Leisure activities aren’t always easy to find on excavation, but following the long tradition of deranged European visitors to hot, rugged lands, it is always possible to entertain each other and the local villagers by dragging oneself up a mountain for no good reason. This we did yesterday. The climb up to the high desert isn’t exactly the north face of The Eiger, but it’s possible to make it more of a challenge by drinking beer all afternoon, wearing inappropriate shoes and being totally ignorant of the terrain. Luggage and impossibly tight jeans have also been tried to good effect. I played my part by taking an experimental route and eventually becoming submerged up to my knees in limestone gravel, resulting in much healthful exercise. Never the less, we made it to the top in good spirits, except perhaps for our Egyptian driver who promptly dropped to his knees and vomited.

Be prepared, is the motto of the drinking archaeologist. You don’t want to get confused when one of the bottles contains a litre and a half of gin and tonic.

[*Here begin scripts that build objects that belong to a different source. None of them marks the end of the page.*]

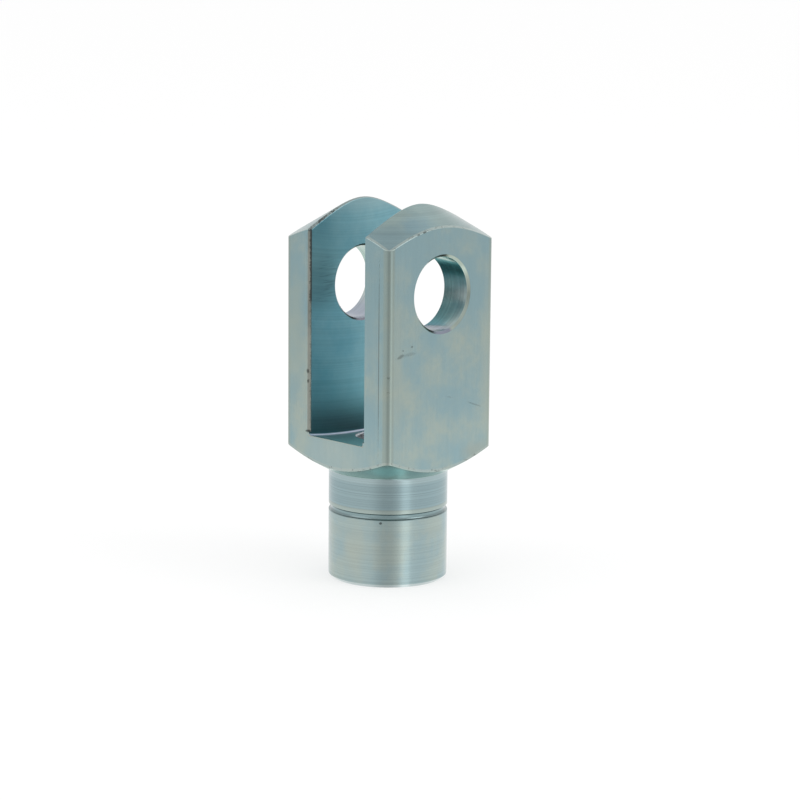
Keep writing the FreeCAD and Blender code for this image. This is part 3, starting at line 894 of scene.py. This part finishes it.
for mark, depth in (*EDGE_WEAR, *spot_wear):
    wear = sheen("MAXIMUM", wear, sheen("MULTIPLY", mark, depth))
WORN_DARK = (0.05, 0.055, 0.055, 1)
coat_colour = mixed(coat, wear, coat_colour, WORN_DARK)

# Shade of the tool marks, and painted shade that dulls and darkens the slot's walls towards its floor. The
# depths of the marks are those of the drawn flats, then of the neck, its upper part, the cone, the slot and
# the bore.
MARK_DEPTHS = (0.014, 0.04, 0.09, 0.06, 0.05, 0.14)
MARK_SWING = (0.25, 0.75, -1.0, 1.0)
BROAD_SHARE = 0.6
GRAIN_SHADE = (0.3, 0.7, -0.02, 0.02)
LOW_WALL_PAINTED_SHADE = (31.5, 41.0, 0.38, 1.0)
HIGH_WALL_TONE = (52.0, 76.0, 1.0, 0.88)
fine_marks = one_of((has_marks,), streaks, tool_marks)
broad_marks = one_of((has_marks,), wide_streaks, wide_marks)
mark_depth = one_of((is_neck, upper_neck, is_cone, is_slot, is_bore), *MARK_DEPTHS)
fine_shade = sheen("MULTIPLY", fade(fine_marks, *MARK_SWING), mark_depth)
broad_shade = sheen("MULTIPLY", fade(broad_marks, *MARK_SWING), sheen("MULTIPLY", mark_depth, BROAD_SHARE))
speckle = sheen("ADD", 1.0, fade(grain, *GRAIN_SHADE))
marks_shade = sheen("ADD", sheen("ADD", fine_shade, broad_shade), speckle)
wall_painted_shade = sheen("MULTIPLY", fade(height, *LOW_WALL_PAINTED_SHADE), fade(height, *HIGH_WALL_TONE))
wall_painted_shade = one_of((sheen("MAXIMUM", is_floor, slot_root_highlight),), wall_painted_shade, 1.0)
flat_tone = sheen("MULTIPLY", top_tone, foot_tone)
part_tone = one_of((is_slot, is_drawn), 1.0, wall_painted_shade, flat_tone)
shade = sheen("MULTIPLY", marks_shade, part_tone)
shade_colour = add_node(coat, "ShaderNodeCombineColor", {0: shade, 1: shade, 2: shade}).outputs[0]
toning = {0: 1.0, 6: coat_colour, 7: shade_colour}
toned = add_node(coat, "ShaderNodeMix", toning, data_type="RGBA", blend_type="MULTIPLY").outputs[2]

# Gloss of the flats and cones, then of the neck, slot, bore, filed edges and thread, and a fine relief.
PART_GLOSS = (0.23, 0.16, 0.42, 0.17, 0.4, 0.35)
GRAIN_GLOSS = (0.3, 0.7, -0.03, 0.03)
WORN_GLOSS = 0.3
STREAK_RELIEF = 0.25
RING_RELIEF = 0.6
GRAIN_RELIEF = 0.25
WORN_RELIEF = 1.5
RELIEF_STRENGTH = 0.35
RELIEF_DEPTH = 0.012 * MM
part_gloss = one_of((is_neck, is_slot, is_bore, is_filed, is_thread), *PART_GLOSS)
plain_gloss = sheen("ADD", part_gloss, fade(grain, *GRAIN_GLOSS))
gloss = sheen("ADD", plain_gloss, sheen("MULTIPLY", wear, WORN_GLOSS))
marks_relief = sheen("MULTIPLY", fine_marks, one_of((has_marks,), STREAK_RELIEF, RING_RELIEF))
relief = sheen("ADD", marks_relief, sheen("MULTIPLY", grain, GRAIN_RELIEF))
relief = sheen("SUBTRACT", relief, sheen("MULTIPLY", wear, WORN_RELIEF))
relief_sizes = {"Strength": RELIEF_STRENGTH, "Distance": RELIEF_DEPTH, "Height": relief}
bump = add_node(coat, "ShaderNodeBump", relief_sizes).outputs[0]
metal = {"Base Color": toned, "Metallic": 1.0, "Roughness": gloss, "Normal": bump}
shader = add_node(coat, "ShaderNodeBsdfPrincipled", metal)
add_node(coat, "ShaderNodeOutputMaterial", {"Surface": shader.outputs[0]})

clevis = bpy.data.objects.new("fork_head", bpy.data.meshes.new("fork_head"))
bpy.context.scene.collection.objects.link(clevis)
machining_step = clevis.modifiers.new("machining", "NODES")
machining_step.node_group = machining
settings = {**SIZES, "Plating": zinc}
for entry in machining.interface.items_tree:
    if entry.in_out == "INPUT" and entry.name in settings:
        machining_step[entry.identifier] = settings[entry.name]
EDGE_SEGMENTS = 3
edge_step = clevis.modifiers.new("edge_break", "BEVEL")
edge_step.width = ROOT_ROUND
edge_step.segments = EDGE_SEGMENTS
edge_step.limit_method = "WEIGHT"
edge_step.edge_weight = "fine_edge"
edge_step.use_clamp_overlap = False
edge_step.loop_slide = False
ready = clevis.evaluated_get(bpy.context.evaluated_depsgraph_get())
finished_mesh = bpy.data.meshes.new_from_object(ready)
clevis.modifiers.clear()
clevis.data = finished_mesh
finished_mesh.shade_smooth()
finished_mesh.set_sharp_from_angle(angle=SHARP_TURN)
FULL_LEVELLING = 100
level_step = clevis.modifiers.new("level_shading", "WEIGHTED_NORMAL")
level_step.mode = "FACE_AREA"
level_step.weight = FULL_LEVELLING
level_step.keep_sharp = True
ready = clevis.evaluated_get(bpy.context.evaluated_depsgraph_get())
levelled_mesh = bpy.data.meshes.new_from_object(ready)
clevis.modifiers.clear()
clevis.data = levelled_mesh
levelled_mesh.name = "fork_head_plain"
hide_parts("clevis")
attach(clevis, "root")
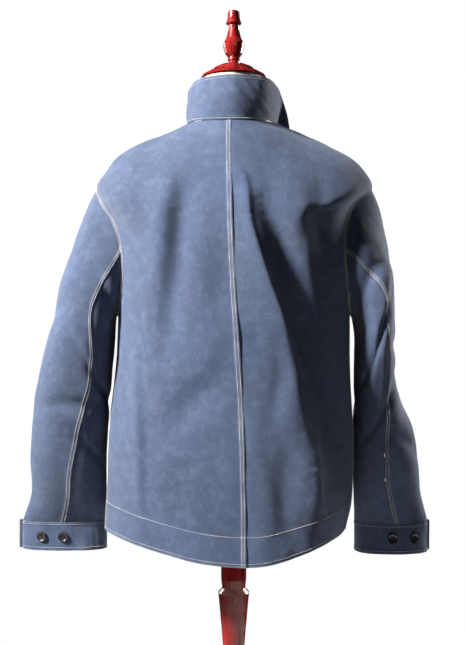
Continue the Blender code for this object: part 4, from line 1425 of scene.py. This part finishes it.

After admiring the view and removing all the gravel from my trainers, pockets and underwear, we made a safe return to the valley floor. The driver’s ten-year-old nephew was not so lucky, becoming for some time lodged on a precarious gravel slope having lost both his flip-flops. His uncle watched with mild interest from the bottom of the cliff, presumably taking the view that this was an issue of natural selection rather than adult supervision.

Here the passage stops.